▸ INSTRUCTIONS FOR THE TASK
Return each line of the listing that contains the string "depsgraph".

▸ SUPPLIED ENTRIES
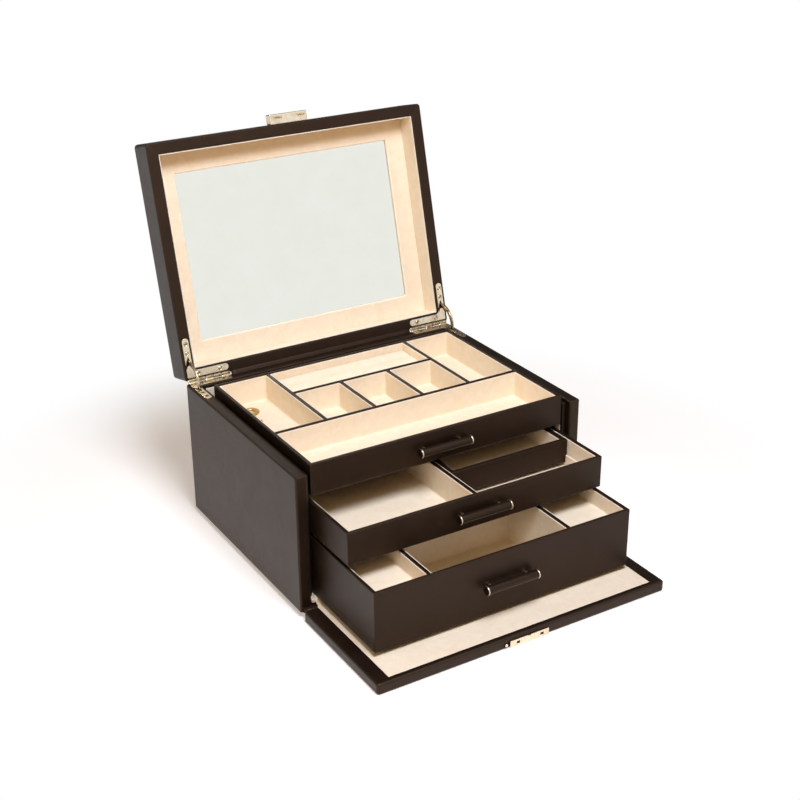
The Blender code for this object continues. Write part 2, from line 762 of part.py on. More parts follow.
def build_front_plate(turn, board, tip, outer):
    """The plate on the flap's outer face, let in flush, with the barrel that the key turns."""
    near, far = tip + flap_edge_radius, tip + flap_edge_radius + front_plate_length
    top = outer + touch_gap + front_plate_thickness
    recess = bmesh.new()
    add_box(recess, (-front_plate_width / 2 - touch_gap, near - touch_gap, outer - cut_overrun),
            (front_plate_width / 2 + touch_gap, far + touch_gap, top + touch_gap))
    cut(board, recess, "front_plate_recess")
    plate = box_piece("lock_front_plate", "nickel", (-front_plate_width / 2, near, outer + touch_gap),
                      (front_plate_width / 2, far, top), turn)
    centre_y = (tip + lock_case_depth + far) / 2
    hole = bmesh.new()
    add_prism(hole, circle((0, centre_y), lock_barrel_radius + touch_gap, round_sides), "Z",
              outer - cut_overrun, top + cut_overrun)
    cut(plate, hole, "barrel_hole")
    bore = bmesh.new()
    barrel_top = 2 * touch_gap + lock_barrel_length
    add_prism(bore, circle((0, centre_y), lock_barrel_radius + touch_gap, round_sides), "Z",
              outer, outer + barrel_top)
    cut(board, bore, "barrel_bore")
    axis = empty("lock_barrel_axis", (0, centre_y, outer), turn)
    bm = bmesh.new()
    add_turned(bm, [(lock_barrel_radius, touch_gap), (lock_barrel_radius, touch_gap + lock_barrel_length)],
               (0, 0, 0), "Z", round_sides)
    barrel = piece("lock_barrel", "nickel", bm, axis)
    slot = bmesh.new()
    add_box(slot, (-key_slot_width / 2, -key_slot_length / 2, -cut_overrun),
            (key_slot_width / 2, key_slot_length / 2, touch_gap + key_slot_depth))
    cut(barrel, slot, "key_slot")
    smooth(barrel)


def build_lock_bar(turn, board, tip, outer):
    """The bar that catches the hooks, and the knob that slides it aside along the flap's free edge."""
    low = lock_case_low + lock_case_wall + touch_gap
    high = lock_case_high - lock_case_wall - touch_gap
    level = (low + high) / 2
    near, far = lock_bar_set_back, lock_bar_set_back + lock_bar_depth
    left = -knob_offset - knob_stem_radius - lock_bar_overhang
    right = hook_spacing / 2 + hook_width / 2 + hook_tip + lock_bar_overhang
    slide = empty("lock_bar_slide", (0, tip, outer), turn)
    bar = box_piece("lock_bar", "nickel", (left, near, low), (right, far, high), slide)
    notches = bmesh.new()
    notch_top = lock_level + hook_thickness / 2 + hook_play
    for x in (-hook_spacing / 2, hook_spacing / 2):
        notch_left, notch_right = x - hook_width / 2 - hook_play - hook_travel, x + hook_width / 2 + hook_play
        add_box(notches, (notch_left, near - cut_overrun, low - cut_overrun),
                (notch_right, far + cut_overrun, notch_top))
    cut(bar, notches, "hook_notches")
    channel = bmesh.new()
    add_box(channel, (left - touch_gap, tip + near - touch_gap, outer + low - touch_gap),
            (-lock_case_half + touch_gap, tip + far + touch_gap, outer + high + touch_gap))
    cut(board, channel, "bar_channel")
    stem_slot = bmesh.new()
    stem = knob_stem_radius + touch_gap
    add_box(stem_slot, (-knob_offset - stem, tip - cut_overrun, outer + level - stem),
            (-knob_offset + stem + hook_travel, tip + near + touch_gap, outer + level + stem))
    cut(board, stem_slot, "knob_slot")
    knob_face = -touch_gap - knob_proud
    bm = bmesh.new()
    add_turned(bm, [(knob_radius - hair_radius, knob_face), (knob_radius, knob_face + hair_radius),
                    (knob_radius, -touch_gap), (knob_stem_radius, -touch_gap),
                    (knob_stem_radius, near - touch_gap)], (-knob_offset, 0, level), "Y", round_sides)
    smooth(piece("release_knob", "nickel", bm, slide))


# Tiers. Each is built from its own front bottom edge, x across, y from the front face backwards.

def tier_box(name, height, parent):
    bm = bmesh.new()
    add_open_box(bm, (-tier_half, 0, 0), (tier_half, tier_depth, height), tier_wall, tier_floor)
    round_edges(bm, tier_edge_radius, 2, lambda edge: edge.is_convex)
    return piece(name, "leather", bm, parent)


def tier_lining(name, height, parent):
    """The suede inside a tier: one skin over the floor and up the four walls."""
    inset = tier_wall + touch_gap
    bm = bmesh.new()
    add_open_box(bm, (-tier_half + inset, inset, tier_floor + touch_gap),
                 (tier_half - inset, tier_depth - inset, height - skin_drop), skin, skin_floor)
    return piece(name, "suede", bm, parent)


def add_divider(bm, low_x, high_x, low_y, high_y, height):
    add_box(bm, (low_x, low_y, lined_floor), (high_x, high_y, height - divider_drop))


def divider_piece(name, low_x, high_x, low_y, high_y, height, parent):
    bm = bmesh.new()
    add_divider(bm, low_x, high_x, low_y, high_y, height)
    return piece(name, "leather", bm, parent)


def build_handle(tier, height, parent, box):
    """A metal rod with a ring at each end and two posts, and the leather sleeve between the rings."""
    level = height / 2
    half, ring = handle_length / 2, handle_length / 2 - handle_ring_width
    recess, lip = half - handle_end_recess, handle_ring_radius - handle_end_lip
    centre = (0, -handle_stand_off, level)
    bm = bmesh.new()
    profile = [(lip, -recess), (lip, -half), (handle_ring_radius, -half), (handle_ring_radius, -ring),
               (handle_rod_radius, -ring)]
    add_turned(bm, profile + [(radius, -x) for radius, x in reversed(profile)], centre, "X", round_sides)
    rod = piece(tier + "_handle_rod", "nickel", bm, parent)
    posts, sleeve_holes, holes = bmesh.new(), bmesh.new(), bmesh.new()
    for x in (handle_post_inset - half, half - handle_post_inset):
        add_prism(posts, circle((x, level), handle_post_radius, screw_sides), "Y",
                  -handle_stand_off, handle_post_depth)
        add_prism(sleeve_holes, circle((x, level), handle_post_radius + touch_gap, screw_sides), "Y",
                  -handle_stand_off, handle_radius)
        add_prism(holes, circle((x, level), handle_post_radius + touch_gap, screw_sides), "Y",
                  -cut_overrun, handle_post_depth + touch_gap)
    cut(rod, posts, "posts", "UNION")
    smooth(rod)
    cut(box, holes, "post_holes")
    bm = bmesh.new()
    end = ring - touch_gap
    add_ring(bm, handle_radius, handle_rod_radius + touch_gap, -end, end, centre, "X", round_sides)
    sleeve = piece(tier + "_handle_sleeve", "leather", bm, parent)
    cut(sleeve, sleeve_holes, "post_holes")
    smooth(sleeve)


def build_tray():
    slide = empty("top_tray_slide", (0, closed_front - tray_out, tray_base))
    box = tier_box("top_tray_box", tray_height, slide)
    build_handle("top_tray", tray_height, slide, box)
    tier_lining("top_tray_lining", tray_height, slide)
    half = divider_thickness / 2
    near, far = front_divider, tier_depth - lined_wall
    square = 2 * tray_column / tray_square_count
    dividers = divider_piece("top_tray_dividers", -lined_half, lined_half, near - half, near + half,
                             tray_height, slide)
    columns, cross, squares = bmesh.new(), bmesh.new(), bmesh.new()
    for x in (-tray_column, tray_column):
        add_divider(columns, x - half, x + half, near, far, tray_height)
    add_divider(cross, -tray_column, tray_column, ring_divider - half, ring_divider + half, tray_height)
    for i in range(1, tray_square_count):
        x = -tray_column + square * i
        add_divider(squares, x - half, x + half, near, ring_divider, tray_height)
    for bm, label in ((columns, "columns"), (cross, "cross"), (squares, "squares")):
        cut(dividers, bm, label, "UNION")
    build_ring_rolls(slide, tray_column - half - touch_gap, ring_divider + half + touch_gap, far)
    build_key(slide)


def build_ring_rolls(slide, length, y0, y1):
    """One padded insert with three rolls side by side; rings are pressed between them."""
    pitch = (y1 - y0) / ring_roll_count
    rise = tray_height - ring_roll_drop - lined_floor
    rings = []
    for x, scale in roll_stations(length):
        ring = [(x, y1, 0), (x, y0, 0)]
        for i in range(ring_roll_count):
            for step in range(0 if i == 0 else 1, ring_roll_steps + 1):
                angle = math.pi * step / ring_roll_steps
                height = ring_roll_valley_share + (1 - ring_roll_valley_share) * math.sin(angle) ** (2 / 3)
                ring.append((x, y0 + pitch * (i + (1 - math.cos(angle)) / 2), rise * scale * height))
        rings.append(ring)
    bm = bmesh.new()
    loops = [[bm.verts.new((x, y, lined_floor + z)) for x, y, z in ring] for ring in rings]
    faces = [bm.faces.new(loops[0]), bm.faces.new(loops[-1])]
    for near, far in zip(loops, loops[1:]):
        for i in range(len(near)):
            j = (i + 1) % len(near)
            faces.append(bm.faces.new((near[i], near[j], far[j], far[i])))
    bmesh.ops.recalc_face_normals(bm, faces=faces)
    smooth(piece("ring_rolls", "suede", bm, slide), 60)


def roll_stations(length):
    """(place, scale of the section) along a roll, drawn in at its rounded ends."""
    steps = 4
    ends = []
    for i in range(steps + 1):
        angle = math.pi / 2 * i / steps
        ends.append((-length + ring_roll_end * (1 - math.cos(angle)), (1 + math.sin(angle)) / 2))
    return ends + [(-x, scale) for x, scale in reversed(ends)]


def turned_key_part(bm):
    bmesh.ops.rotate(bm, cent=(0, 0, 0), matrix=Matrix.Rotation(key_turn, 3, "Z"), verts=bm.verts)
    return bm


def build_key(slide):
    back = tier_depth - lined_wall
    lift = empty("key_lift", (key_from_side - lined_half, back - key_from_back, lined_floor), slide)
    bm = bmesh.new()
    add_ring(bm, key_bow_radius, key_bow_radius - key_bow_band, 0, key_thickness, (0, 0, 0), "Z", round_sides)
    key = piece("key", "brass", bm, lift)
    shank = bmesh.new()
    shank_end = -key_bow_radius - key_shank_length
    add_turned(shank, [(key_shank_radius, shank_end), (key_shank_radius, -key_bow_radius + key_bow_band / 2)],
               (0, 0, key_shank_radius), "Y", screw_sides)
    cut(key, turned_key_part(shank), "shank", "UNION")
    bit = bmesh.new()
    add_box(bit, (0, shank_end + key_shank_radius, key_shank_radius - key_thickness / 4),
            (key_shank_radius + key_bit_width, shank_end + key_shank_radius + key_bit_length,
             key_shank_radius + key_thickness / 4))
    cut(key, turned_key_part(bit), "bit", "UNION")


def build_middle():
    slide = empty("middle_drawer_slide", (0, closed_front - middle_out, middle_base))
    box = tier_box("middle_drawer_box", middle_height, slide)
    build_handle("middle_drawer", middle_height, slide, box)
    tier_lining("middle_drawer_lining", middle_height, slide)
    half = divider_thickness / 2
    front, back = lined_wall, tier_depth - lined_wall
    divider_piece("middle_drawer_divider", middle_divider - half, middle_divider + half, front, back,
                  middle_height, slide)
    left, right = middle_divider + half + touch_gap, lined_half
    for name, x in (("left_tray_ledge", left), ("right_tray_ledge", right - ledge_width)):
        box_piece(name, "suede", (x, front, lined_floor), (x + ledge_width, back, ledge_height), slide)
    build_inner_tray(slide, left, right)


def build_inner_tray(slide, left, right):
    """A stepped tray: its wide upper part rides on the two ledges."""
    rim = middle_height - divider_drop
    bottom = rim - inner_tray_height
    run = empty("inner_tray_slide", ((left + right) / 2, inner_tray_set_back, 0), slide)
    half = (right - left) / 2 - inner_tray_play
    narrow = half - ledge_width
    step = ledge_height + touch_gap
    outline = [(-narrow, bottom), (narrow, bottom), (narrow, step), (half, step), (half, rim),
               (-half, rim), (-half, step), (-narrow, step)]
    bm = bmesh.new()
    add_prism(bm, outline, "Y", 0, inner_tray_depth)
    box = piece("inner_tray_box", "leather", bm, run)
    wide = narrow - inner_tray_wall
    floor = bottom + inner_tray_wall
    hollow = bmesh.new()
    add_box(hollow, (-wide, inner_tray_wall, floor),
            (wide, inner_tray_depth - inner_tray_wall, rim + cut_overrun))
    cut(box, hollow, "hollow")
    bm = bmesh.new()
    add_open_box(bm, (-wide + touch_gap, inner_tray_wall + touch_gap, floor + touch_gap),
                 (wide - touch_gap, inner_tray_depth - inner_tray_wall - touch_gap, rim - skin_drop),
                 skin, skin_floor)
    piece("inner_tray_lining", "suede", bm, run)


def build_bottom():
    slide = empty("bottom_drawer_slide", (0, closed_front - bottom_out, bottom_base))
    box = tier_box("bottom_drawer_box", bottom_height, slide)
    build_handle("bottom_drawer", bottom_height, slide, box)
    tier_lining("bottom_drawer_lining", bottom_height, slide)
    half, front, back = divider_thickness / 2, lined_wall, tier_depth - lined_wall
    for name, x in (("left_bottom_divider", bottom_left_divider), ("right_bottom_divider", bottom_right_divider)):
        divider_piece(name, x - half, x + half, front, back, bottom_height, slide)
    divider_piece("cross_bottom_divider", bottom_left_divider + half + touch_gap,
                  bottom_right_divider - half - touch_gap, bottom_cross_divider - half,
                  bottom_cross_divider + half, bottom_height, slide)
    for name, x0, x1 in (("left_raised_floor", -lined_half, bottom_left_divider - half - touch_gap),
                         ("right_raised_floor", bottom_right_divider + half + touch_gap, lined_half)):
        raised_floor(name, x0, x1, front, back, slide)


def raised_floor(name, x0, x1, front, back, slide):
    """Floor of a shallow side compartment; it stands on a skirt along each of its long sides."""
    top = bottom_height - raised_floor_depth
    under, skirt = top - raised_floor_thickness, raised_floor_skirt
    outline = [(x0, lined_floor), (x0 + skirt, lined_floor), (x0 + skirt, under), (x1 - skirt, under),
               (x1 - skirt, lined_floor), (x1, lined_floor), (x1, top), (x0, top)]
    bm = bmesh.new()
    add_prism(bm, outline, "Y", front, back)
    piece(name, "suede", bm, slide)


clear_scene()
build_case()
build_lid()
build_stays()
build_flap()
build_tray()
build_middle()
build_bottom()
bpy.context.view_layer.update()
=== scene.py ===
import math

import bmesh
import bpy
from mathutils import Matrix, Vector


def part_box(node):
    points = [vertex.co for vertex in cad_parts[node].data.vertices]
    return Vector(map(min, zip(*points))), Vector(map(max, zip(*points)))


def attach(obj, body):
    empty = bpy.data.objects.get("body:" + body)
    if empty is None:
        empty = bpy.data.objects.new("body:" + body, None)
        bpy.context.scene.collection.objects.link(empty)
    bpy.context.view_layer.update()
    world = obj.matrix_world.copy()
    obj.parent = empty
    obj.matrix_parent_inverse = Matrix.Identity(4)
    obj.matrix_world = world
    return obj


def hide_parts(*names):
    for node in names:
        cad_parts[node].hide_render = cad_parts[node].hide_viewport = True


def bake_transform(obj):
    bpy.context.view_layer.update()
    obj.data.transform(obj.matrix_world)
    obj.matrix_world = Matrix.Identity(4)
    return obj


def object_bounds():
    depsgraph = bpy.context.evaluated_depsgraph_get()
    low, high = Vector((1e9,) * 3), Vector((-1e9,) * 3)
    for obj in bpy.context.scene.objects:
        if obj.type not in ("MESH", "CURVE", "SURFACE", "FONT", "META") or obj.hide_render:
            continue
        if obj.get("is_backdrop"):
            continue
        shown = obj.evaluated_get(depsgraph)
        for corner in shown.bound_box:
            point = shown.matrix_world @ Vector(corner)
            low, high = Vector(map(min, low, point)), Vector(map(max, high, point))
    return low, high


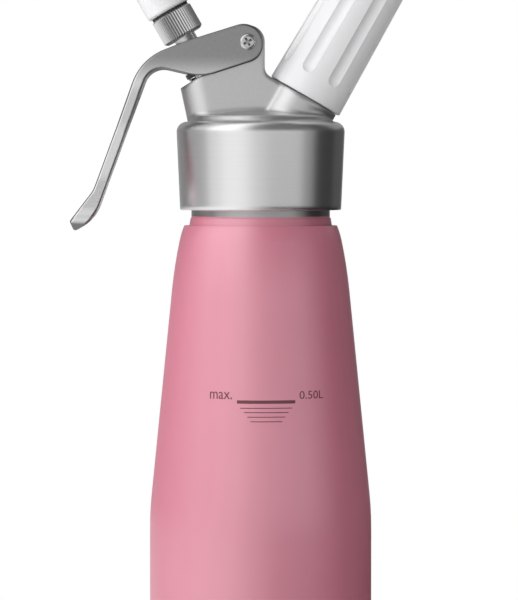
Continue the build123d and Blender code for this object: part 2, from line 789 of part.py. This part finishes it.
with BuildPart() as lever_hollow:
    bridge_x = pivot.X - bridge_end
    hollow_crest = parallel_corner(ear_top, crest, bend, cheek_thick)
    hollow_tip = parallel_corner(paddle, tip, tip_inner, cheek_thick)
    with BuildSketch(Plane.XZ):
        with BuildLine():
            FilletPolyline(
                (bridge_x, pivot.Z + far),
                hollow_crest + ear_dir * ((bridge_x - hollow_crest.X) / ear_dir.X),
                hollow_crest,
                parallel_corner(crest, bend, paddle, cheek_thick),
                parallel_corner(bend, paddle, tip, cheek_thick),
                hollow_tip,
                hollow_tip + tip_dir * far,
                (pivot.X + far, pivot.Z - far),
                (pivot.X + far, pivot.Z + far),
                radius=[
                    0,
                    0,
                    crest_r - cheek_thick,
                    bend_r - cheek_thick,
                    paddle_r + cheek_thick,
                    tip_r,
                    0,
                    0,
                    0,
                ],
                close=True,
            )
        make_face()
    extrude(amount=cheek_out_y, both=True)
    extrude(lever_front(cheek_thick), amount=2 * far, both=True, mode=Mode.INTERSECT)

with BuildPart() as lever:
    with BuildSketch(Plane.XZ):
        with BuildLine():
            FilletPolyline(
                ear_top,
                crest,
                bend,
                paddle,
                tip,
                tip_inner,
                heel,
                knuckle,
                dip,
                ear_low,
                radius=[
                    ear_top_r,
                    crest_r,
                    bend_r,
                    paddle_r,
                    tip_r,
                    tip_r,
                    heel_r,
                    knuckle_r,
                    dip_r,
                    ear_low_r,
                ],
                close=True,
            )
        make_face()
    extrude(amount=cheek_out_y, both=True)
    extrude(lever_front(0), amount=2 * far, both=True, mode=Mode.INTERSECT)
    straight_across = lever.edges().filter_by(Axis.Y) + lever.edges().filter_by(Axis.X)
    fillet(lever.edges() - straight_across, lever_round_r)
    add(lever_hollow.part, mode=Mode.SUBTRACT)
    with BuildSketch(valve) as slot:
        with Locations((slot_shift, 0)):
            SlotOverall(slot_len, 2 * slot_half_w)
    extrude(slot.sketch, amount=adapter_bottom, mode=Mode.SUBTRACT)
    round_length(pivot_seat, -cheek_out_y, cheek_out_y, barrel_r + running_fit, mode=Mode.SUBTRACT)
save(lever, "lever")

# ----------------------------------------------------------------------------------------------- pivot
with BuildPart() as pivot_barrel:
    round_length(pivot_seat, -cheek_out_y - pivot_head_thick, -cheek_out_y, barrel_head_r)
    fillet(pivot_barrel.edges().sort_by(Axis.Y)[-1], pivot_head_round)
    round_length(pivot_seat, -cheek_out_y, cheek_out_y, barrel_r)
    screw_hole_r = screw_shank_r + running_fit
    screw_foot = cheek_out_y - screw_shank_len
    round_length(pivot_seat, screw_foot - body_gap, cheek_out_y, screw_hole_r, mode=Mode.SUBTRACT)
save(pivot_barrel, "pivot_barrel")

with BuildPart() as pivot_screw:
    screw_top = cheek_out_y + pivot_head_thick
    round_length(pivot_seat, cheek_out_y, screw_top, screw_head_r)
    fillet(pivot_screw.edges().sort_by(Axis.Y)[0], pivot_head_round)
    with BuildSketch(pivot_seat.offset(screw_top - recess_depth)) as recess:
        Rectangle(recess_span, recess_w, rotation=recess_turn)
        Rectangle(recess_w, recess_span, rotation=recess_turn)
    extrude(recess.sketch, amount=pivot_head_thick, mode=Mode.SUBTRACT)
    round_length(pivot_seat, screw_foot, cheek_out_y, screw_shank_r)
save(pivot_screw, "pivot_screw")
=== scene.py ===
import json
from math import cos, pi, radians, sin, tan

import bmesh
import bpy
from mathutils import Matrix, Vector

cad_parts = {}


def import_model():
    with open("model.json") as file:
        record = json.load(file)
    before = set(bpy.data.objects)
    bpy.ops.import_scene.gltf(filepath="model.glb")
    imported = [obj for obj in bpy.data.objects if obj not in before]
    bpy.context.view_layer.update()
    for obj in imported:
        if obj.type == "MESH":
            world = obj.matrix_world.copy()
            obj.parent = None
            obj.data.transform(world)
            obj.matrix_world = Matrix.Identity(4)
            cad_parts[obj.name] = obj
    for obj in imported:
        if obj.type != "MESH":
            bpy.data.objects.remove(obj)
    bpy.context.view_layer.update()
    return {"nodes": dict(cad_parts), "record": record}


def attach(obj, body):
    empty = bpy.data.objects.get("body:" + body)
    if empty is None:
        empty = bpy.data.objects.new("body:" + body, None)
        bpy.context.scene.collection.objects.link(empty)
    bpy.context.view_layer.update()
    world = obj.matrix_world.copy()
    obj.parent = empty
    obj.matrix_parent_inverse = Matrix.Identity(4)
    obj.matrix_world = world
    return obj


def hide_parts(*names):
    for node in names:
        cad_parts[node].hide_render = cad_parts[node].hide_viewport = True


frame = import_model()
nodes = frame["nodes"]

MM = 0.001

# the leaning axis of the valve, as in the part's source
LEAN = radians(30.0)
VALVE_FOOT = Vector((-19.7, 0, 240.052)) * MM
VALVE_UP = Vector((-sin(LEAN), 0, cos(LEAN)))
VALVE_SIDE = Vector((cos(LEAN), 0, sin(LEAN)))

LACQUER_TOP = 188.95 * MM         # the bottle's neck is bare above this
SKIRT_TOP = 221.8 * MM            # the head is blasted above this and turned below

INK_TOP = 0.03                    # mm by which the printing stands proud of the lacquer
INK_ROOT = -0.05                  # mm to which it is sunk into it

# What the object reflects all round: (from azimuth, to azimuth, brightness below it, beside it, overhead).
# Azimuth 0 is the camera's side, + is to its right.
SURROUND = [
    (-180, -150, 0.70, 0.34, 0.34),
    (-150, -105, 0.80, 0.24, 0.34),
    (-105, -78, 1.00, 0.36, 0.65),
    (-78, -55, 1.10, 0.74, 1.40),
    (-55, -35, 1.10, 0.95, 1.45),
    (-35, -20, 0.95, 0.98, 1.10),
    (-20, -10, 0.75, 0.88, 0.42),
    (-10, 8, 0.45, 0.75, 0.20),
    (8, 60, 0.06, 0.68, 0.16),
    (60, 78, 0.02, 0.34, 0.18),
    (78, 120, 0.02, 0.04, 0.08),
    (120, 160, 0.02, 0.09, 0.30),
    (160, 180, 0.20, 0.40, 0.45),
]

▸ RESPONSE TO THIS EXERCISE
    depsgraph = bpy.context.evaluated_depsgraph_get()
        shown = obj.evaluated_get(depsgraph)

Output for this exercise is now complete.